- Work instructions -
Using the listing below, report all lines holding the word "joints".

_ _ _ _ _ _ _

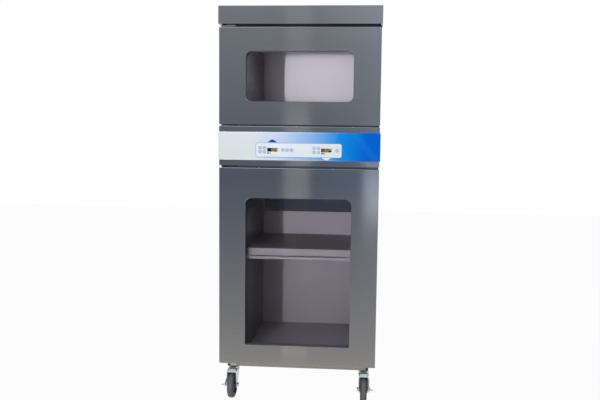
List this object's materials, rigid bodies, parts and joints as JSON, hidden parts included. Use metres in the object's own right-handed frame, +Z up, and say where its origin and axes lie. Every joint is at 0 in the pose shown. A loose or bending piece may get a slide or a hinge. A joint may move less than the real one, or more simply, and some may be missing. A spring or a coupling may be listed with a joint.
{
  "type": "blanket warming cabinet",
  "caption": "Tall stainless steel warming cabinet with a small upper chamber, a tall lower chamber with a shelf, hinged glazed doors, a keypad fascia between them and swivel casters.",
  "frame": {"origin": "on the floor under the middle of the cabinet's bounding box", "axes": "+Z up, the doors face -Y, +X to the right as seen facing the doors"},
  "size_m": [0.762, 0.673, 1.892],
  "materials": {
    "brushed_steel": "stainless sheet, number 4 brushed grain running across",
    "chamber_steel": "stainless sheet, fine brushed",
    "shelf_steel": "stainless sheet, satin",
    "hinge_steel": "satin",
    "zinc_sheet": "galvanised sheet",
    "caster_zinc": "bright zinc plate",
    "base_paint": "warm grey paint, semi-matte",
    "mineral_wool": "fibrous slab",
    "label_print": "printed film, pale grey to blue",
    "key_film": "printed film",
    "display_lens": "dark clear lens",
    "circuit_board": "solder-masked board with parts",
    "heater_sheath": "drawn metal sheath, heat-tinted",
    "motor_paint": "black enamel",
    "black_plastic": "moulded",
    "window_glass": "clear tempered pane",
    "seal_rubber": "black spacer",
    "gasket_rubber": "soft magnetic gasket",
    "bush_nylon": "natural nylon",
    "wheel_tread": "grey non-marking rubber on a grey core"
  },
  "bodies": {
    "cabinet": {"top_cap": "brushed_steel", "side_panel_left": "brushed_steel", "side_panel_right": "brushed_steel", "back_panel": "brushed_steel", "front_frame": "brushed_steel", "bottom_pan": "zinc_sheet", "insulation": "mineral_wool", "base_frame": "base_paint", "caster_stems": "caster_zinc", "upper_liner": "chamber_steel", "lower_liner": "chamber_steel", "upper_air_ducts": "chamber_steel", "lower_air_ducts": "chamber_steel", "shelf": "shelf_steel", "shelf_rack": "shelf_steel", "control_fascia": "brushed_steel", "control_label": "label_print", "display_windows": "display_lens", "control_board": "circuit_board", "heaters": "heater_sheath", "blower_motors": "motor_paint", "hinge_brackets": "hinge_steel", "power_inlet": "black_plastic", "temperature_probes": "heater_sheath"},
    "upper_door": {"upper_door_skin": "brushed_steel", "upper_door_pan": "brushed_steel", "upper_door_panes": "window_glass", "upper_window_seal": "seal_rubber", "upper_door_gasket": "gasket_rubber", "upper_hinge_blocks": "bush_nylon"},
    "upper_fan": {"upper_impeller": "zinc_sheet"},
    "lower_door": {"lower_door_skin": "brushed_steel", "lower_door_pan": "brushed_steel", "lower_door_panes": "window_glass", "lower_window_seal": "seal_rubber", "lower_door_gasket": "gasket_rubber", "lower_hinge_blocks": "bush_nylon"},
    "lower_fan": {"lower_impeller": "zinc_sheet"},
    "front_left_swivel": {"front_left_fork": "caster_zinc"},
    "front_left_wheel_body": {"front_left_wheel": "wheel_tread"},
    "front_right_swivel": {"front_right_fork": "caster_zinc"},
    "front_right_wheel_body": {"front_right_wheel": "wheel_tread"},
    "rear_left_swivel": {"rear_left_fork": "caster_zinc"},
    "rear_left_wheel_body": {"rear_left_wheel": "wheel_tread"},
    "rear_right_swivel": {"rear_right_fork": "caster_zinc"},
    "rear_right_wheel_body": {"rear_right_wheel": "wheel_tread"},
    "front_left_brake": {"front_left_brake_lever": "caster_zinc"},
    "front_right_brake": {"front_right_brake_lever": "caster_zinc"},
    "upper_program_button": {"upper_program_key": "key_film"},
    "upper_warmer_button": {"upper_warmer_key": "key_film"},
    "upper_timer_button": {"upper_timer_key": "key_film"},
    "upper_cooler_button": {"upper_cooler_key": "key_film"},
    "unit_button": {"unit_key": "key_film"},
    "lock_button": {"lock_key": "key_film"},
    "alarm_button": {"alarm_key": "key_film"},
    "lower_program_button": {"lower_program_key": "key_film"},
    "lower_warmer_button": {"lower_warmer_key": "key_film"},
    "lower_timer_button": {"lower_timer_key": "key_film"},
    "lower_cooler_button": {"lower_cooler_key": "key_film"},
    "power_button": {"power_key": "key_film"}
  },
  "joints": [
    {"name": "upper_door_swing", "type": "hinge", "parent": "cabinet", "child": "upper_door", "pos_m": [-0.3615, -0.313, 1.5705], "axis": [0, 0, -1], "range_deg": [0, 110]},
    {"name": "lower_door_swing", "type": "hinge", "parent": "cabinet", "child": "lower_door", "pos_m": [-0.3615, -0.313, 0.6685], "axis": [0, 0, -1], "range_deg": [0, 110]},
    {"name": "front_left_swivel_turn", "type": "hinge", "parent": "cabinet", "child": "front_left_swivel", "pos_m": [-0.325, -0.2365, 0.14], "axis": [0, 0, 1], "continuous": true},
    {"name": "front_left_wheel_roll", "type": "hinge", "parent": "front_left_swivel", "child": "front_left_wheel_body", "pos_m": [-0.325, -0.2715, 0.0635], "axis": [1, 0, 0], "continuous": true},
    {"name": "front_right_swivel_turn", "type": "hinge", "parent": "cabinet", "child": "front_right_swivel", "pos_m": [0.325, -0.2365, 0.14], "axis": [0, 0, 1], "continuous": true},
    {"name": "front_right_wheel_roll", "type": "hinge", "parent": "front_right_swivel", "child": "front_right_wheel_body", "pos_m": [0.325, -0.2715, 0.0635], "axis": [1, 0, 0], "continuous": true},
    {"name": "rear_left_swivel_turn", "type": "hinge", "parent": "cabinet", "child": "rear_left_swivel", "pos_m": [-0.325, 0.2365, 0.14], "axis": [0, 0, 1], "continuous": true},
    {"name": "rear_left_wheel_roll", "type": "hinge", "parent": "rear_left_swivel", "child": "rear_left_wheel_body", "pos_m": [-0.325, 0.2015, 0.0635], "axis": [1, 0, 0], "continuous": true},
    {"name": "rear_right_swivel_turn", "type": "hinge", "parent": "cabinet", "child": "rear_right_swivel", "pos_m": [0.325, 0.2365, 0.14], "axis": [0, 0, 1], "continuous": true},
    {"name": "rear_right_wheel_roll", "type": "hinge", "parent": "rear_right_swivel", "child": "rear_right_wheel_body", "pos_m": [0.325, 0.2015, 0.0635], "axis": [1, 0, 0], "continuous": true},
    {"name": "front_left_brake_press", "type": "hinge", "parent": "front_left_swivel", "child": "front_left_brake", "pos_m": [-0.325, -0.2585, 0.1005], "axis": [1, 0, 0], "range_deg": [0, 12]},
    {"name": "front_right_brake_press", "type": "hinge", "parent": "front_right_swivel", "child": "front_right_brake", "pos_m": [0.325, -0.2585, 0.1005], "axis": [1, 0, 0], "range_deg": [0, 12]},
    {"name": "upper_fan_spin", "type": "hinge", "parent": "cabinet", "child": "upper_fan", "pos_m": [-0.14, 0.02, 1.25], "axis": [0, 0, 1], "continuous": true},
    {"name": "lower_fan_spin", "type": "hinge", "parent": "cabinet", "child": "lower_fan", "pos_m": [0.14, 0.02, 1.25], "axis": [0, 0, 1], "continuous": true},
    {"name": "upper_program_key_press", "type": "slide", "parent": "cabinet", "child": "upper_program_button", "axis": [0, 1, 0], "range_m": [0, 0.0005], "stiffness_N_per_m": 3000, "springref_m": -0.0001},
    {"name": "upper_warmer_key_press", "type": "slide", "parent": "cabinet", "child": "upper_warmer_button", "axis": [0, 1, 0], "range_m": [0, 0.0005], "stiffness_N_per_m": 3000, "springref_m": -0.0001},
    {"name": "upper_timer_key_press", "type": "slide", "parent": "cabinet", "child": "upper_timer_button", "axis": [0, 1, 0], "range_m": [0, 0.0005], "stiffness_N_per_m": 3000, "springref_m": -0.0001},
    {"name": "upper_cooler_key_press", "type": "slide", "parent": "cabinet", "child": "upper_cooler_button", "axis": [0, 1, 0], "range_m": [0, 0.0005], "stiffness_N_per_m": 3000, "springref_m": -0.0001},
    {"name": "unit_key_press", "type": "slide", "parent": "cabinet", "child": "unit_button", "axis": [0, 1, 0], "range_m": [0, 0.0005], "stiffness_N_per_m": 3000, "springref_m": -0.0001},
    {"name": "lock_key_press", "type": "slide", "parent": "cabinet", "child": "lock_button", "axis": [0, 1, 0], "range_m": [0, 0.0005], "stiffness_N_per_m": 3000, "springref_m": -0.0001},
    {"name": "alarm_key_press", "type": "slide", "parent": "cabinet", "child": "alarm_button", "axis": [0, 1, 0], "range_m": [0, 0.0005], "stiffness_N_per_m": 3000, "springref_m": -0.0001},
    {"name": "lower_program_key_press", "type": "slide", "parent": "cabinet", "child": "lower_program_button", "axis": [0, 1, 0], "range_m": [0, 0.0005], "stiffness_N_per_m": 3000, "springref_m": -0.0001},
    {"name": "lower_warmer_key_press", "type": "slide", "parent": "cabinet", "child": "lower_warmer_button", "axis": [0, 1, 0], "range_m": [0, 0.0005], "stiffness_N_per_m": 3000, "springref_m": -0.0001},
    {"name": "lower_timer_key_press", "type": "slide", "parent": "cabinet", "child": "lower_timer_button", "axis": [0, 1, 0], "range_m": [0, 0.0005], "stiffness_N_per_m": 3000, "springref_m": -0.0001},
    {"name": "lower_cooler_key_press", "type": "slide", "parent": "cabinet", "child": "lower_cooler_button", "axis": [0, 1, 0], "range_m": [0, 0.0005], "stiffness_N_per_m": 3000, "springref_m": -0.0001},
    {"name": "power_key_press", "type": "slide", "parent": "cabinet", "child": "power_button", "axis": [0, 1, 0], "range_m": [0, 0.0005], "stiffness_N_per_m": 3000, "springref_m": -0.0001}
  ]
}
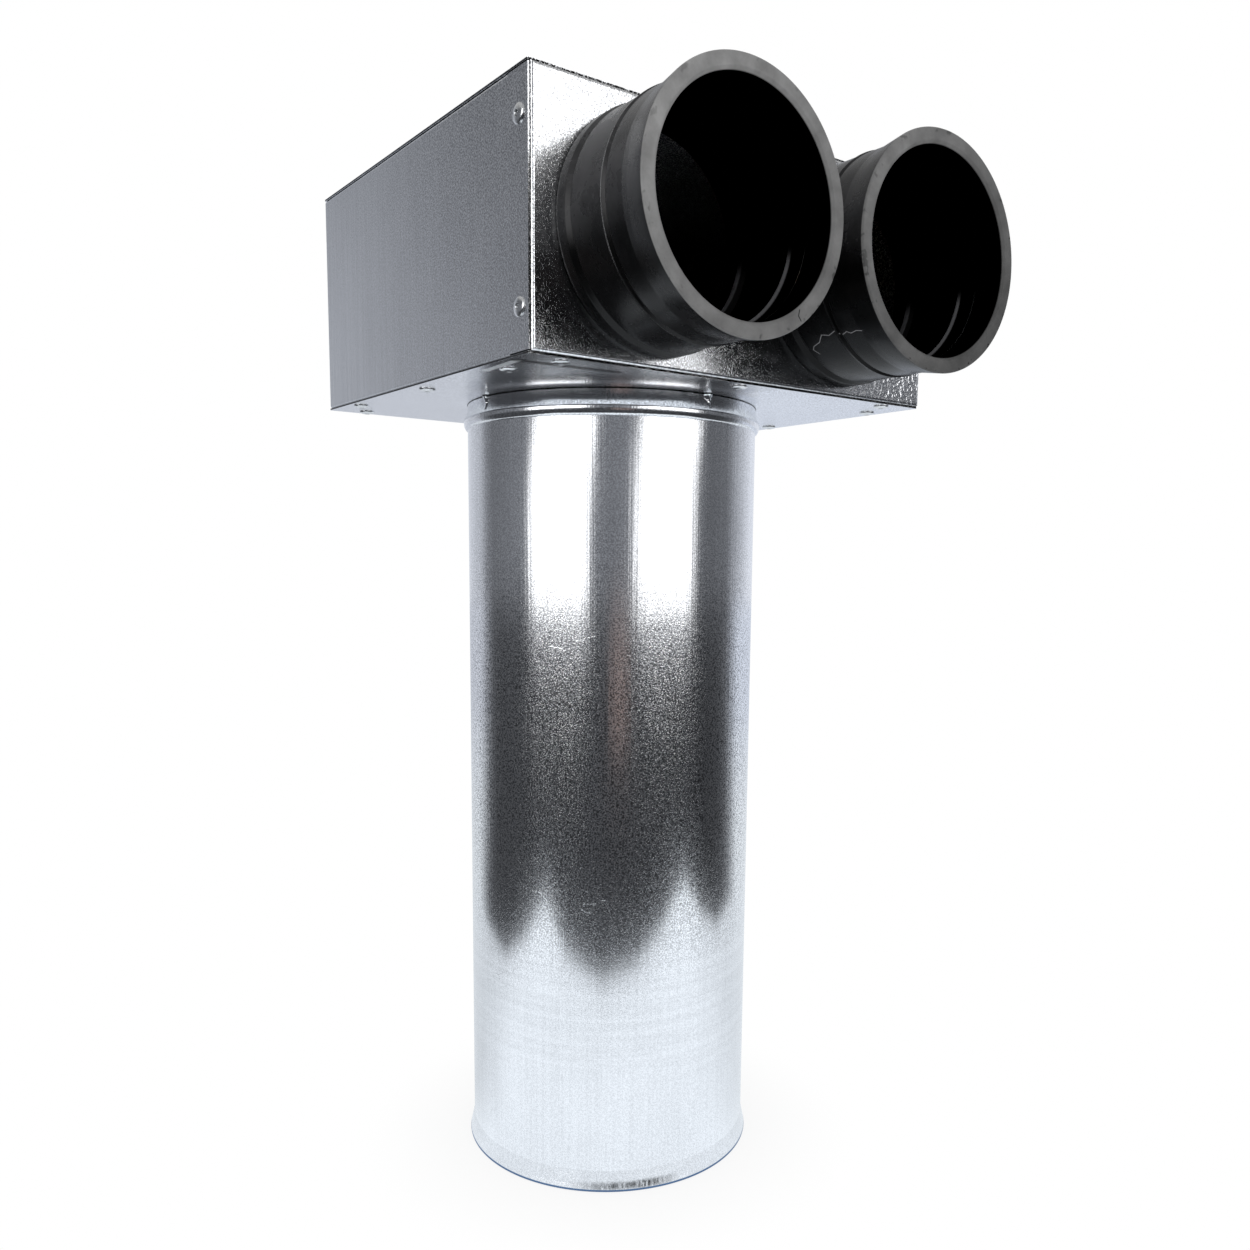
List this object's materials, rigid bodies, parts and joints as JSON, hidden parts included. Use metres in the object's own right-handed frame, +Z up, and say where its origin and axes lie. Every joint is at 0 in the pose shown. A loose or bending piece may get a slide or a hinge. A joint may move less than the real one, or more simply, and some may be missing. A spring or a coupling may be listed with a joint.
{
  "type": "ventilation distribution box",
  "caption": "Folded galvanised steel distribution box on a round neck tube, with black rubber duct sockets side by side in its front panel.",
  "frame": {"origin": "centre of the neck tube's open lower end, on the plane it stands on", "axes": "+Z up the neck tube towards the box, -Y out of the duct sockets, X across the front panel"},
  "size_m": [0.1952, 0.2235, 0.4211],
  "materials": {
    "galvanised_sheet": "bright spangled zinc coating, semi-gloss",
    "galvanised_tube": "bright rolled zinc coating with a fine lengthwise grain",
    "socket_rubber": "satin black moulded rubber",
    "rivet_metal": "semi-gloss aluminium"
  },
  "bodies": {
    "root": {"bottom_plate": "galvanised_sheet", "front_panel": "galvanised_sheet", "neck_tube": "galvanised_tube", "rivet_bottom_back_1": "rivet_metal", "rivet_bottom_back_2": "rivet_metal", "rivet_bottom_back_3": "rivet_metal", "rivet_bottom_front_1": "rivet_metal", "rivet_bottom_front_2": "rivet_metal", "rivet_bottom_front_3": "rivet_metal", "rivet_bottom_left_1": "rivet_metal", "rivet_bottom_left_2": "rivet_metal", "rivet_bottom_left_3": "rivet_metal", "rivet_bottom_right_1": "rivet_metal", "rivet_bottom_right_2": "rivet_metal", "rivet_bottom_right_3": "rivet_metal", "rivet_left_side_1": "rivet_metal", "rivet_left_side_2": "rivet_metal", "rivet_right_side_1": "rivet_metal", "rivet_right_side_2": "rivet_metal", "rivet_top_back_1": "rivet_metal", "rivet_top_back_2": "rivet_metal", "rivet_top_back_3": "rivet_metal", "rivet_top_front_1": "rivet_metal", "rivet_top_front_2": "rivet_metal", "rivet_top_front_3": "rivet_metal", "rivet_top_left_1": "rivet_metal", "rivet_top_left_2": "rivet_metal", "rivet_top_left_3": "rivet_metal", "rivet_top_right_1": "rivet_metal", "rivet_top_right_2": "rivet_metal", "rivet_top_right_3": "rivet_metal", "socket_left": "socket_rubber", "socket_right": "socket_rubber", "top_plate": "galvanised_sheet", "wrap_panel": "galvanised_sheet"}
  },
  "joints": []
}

_ _ _ _ _ _ _

- Result of the task -
List this object's materials, rigid bodies, parts and joints as JSON, hidden parts included. Use metres in the object's own right-handed frame, +Z up, and say where its origin and axes lie. Every joint is at 0 in the pose shown. A loose or bending piece may get a slide or a hinge. A joint may move less than the real one, or more simply, and some may be missing. A spring or a coupling may be listed with a joint.
  "joints": [
List this object's materials, rigid bodies, parts and joints as JSON, hidden parts included. Use metres in the object's own right-handed frame, +Z up, and say where its origin and axes lie. Every joint is at 0 in the pose shown. A loose or bending piece may get a slide or a hinge. A joint may move less than the real one, or more simply, and some may be missing. A spring or a coupling may be listed with a joint.
  "joints": []